It doesn't follow though. Sherpas are a race. Black people are not a race in the same sense. The mechanism you are giving an example of is exactly why it's stupid to talk about black people as a race. Or genetics using terms like Asian, black or white, that have no genetic meaning.
People keep bringing up these fascinating specific cases as though they are the same as saying black people are more athletic, and I'm honestly agog at it. If I looked at that piece of genetic adaptation and said "Asians are the best climbers" as though if I picked some random Japanese person to develop into a climber, I'd have a great advantage, you would think I was fucking stupid. They aren't even the same people you'd say, if even remotely aware.

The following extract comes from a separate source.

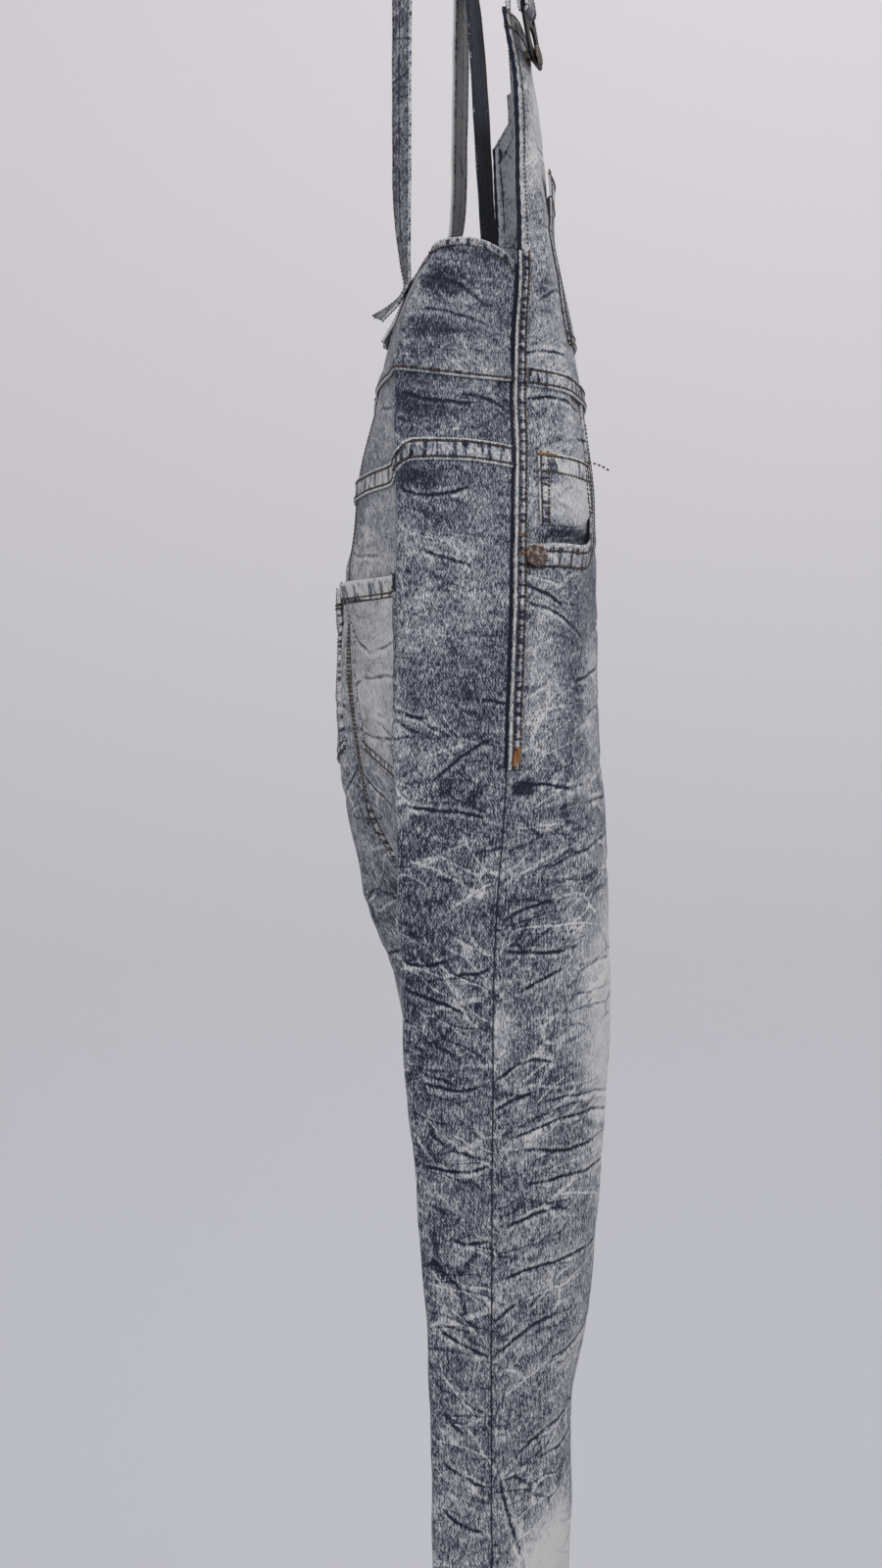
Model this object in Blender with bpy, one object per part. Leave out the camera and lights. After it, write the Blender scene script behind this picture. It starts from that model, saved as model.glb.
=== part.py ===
"""Denim dungarees hanging by their straps: cloth panels, patches, straps, buckles and buttons.

Tables and sizes are in millimetres and become metres when a mesh is made. +Z is up, the
front faces -Y and the wearer's right is -X. The origin lies level with the top of the
strap loops, where the garment is held.
"""
import math
from collections import namedtuple
from functools import lru_cache

import bmesh
import bpy
import numpy as np
from mathutils import Matrix

MM = 0.001
RIGHT, LEFT = -1, 1

# Cloth and seams
CLOTH = 1.6            # wall of one layer of denim
SEAM_GAP = 0.3         # between pieces that meet at a seam
LAYER_GAP = 0.6        # between a piece and the patch that lies on it
PATCH = 1.4            # wall of a patch, band or placket
STRAP_WIDTH = 30.0
STRAP_THICKNESS = 2.4

# Heights of the cut
CROTCH = -902.0
HEM = -1600.0
FORK = -911.0          # a leg's panel is three solids, parted level here and at the knee
KNEE = -1190.0
BACK_BIB_BOTTOM = -515.0
BIB_POCKET_TOP, BIB_POCKET_BOTTOM = -350.0, -480.0
POCKET_MOUTH = -636.0          # hip pocket's opening
FACING_BOTTOM = -672.0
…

You've got Sherpas in Nepal inheriting a gene that had Darwinian selection over many generations from Tibetan ancestors. In that scenario you have a studied population with shared characteristics, a specific, relatively homogenous population, in a specific place. And then, you have evidence! There's a sensible causal connection there. Science!
Interestingly it does seem some people in the Andes do have genetic adaptions to high altitudes, from what I've just read, just not the same ones. Again, if you were to use lazy categories of race most people in the West don't even disambiguate the indigenous populations in these areas from the populations post colonization. Similarly, the question of who is black, and even more so, who is white, has had many shifting answers depending on time and place.
There are all sorts of advantages specific populations can have at doing very specific things that are studied. None of those populations are defined by cultural descriptors of race that have never had any scientific basis, or even any consistency of application.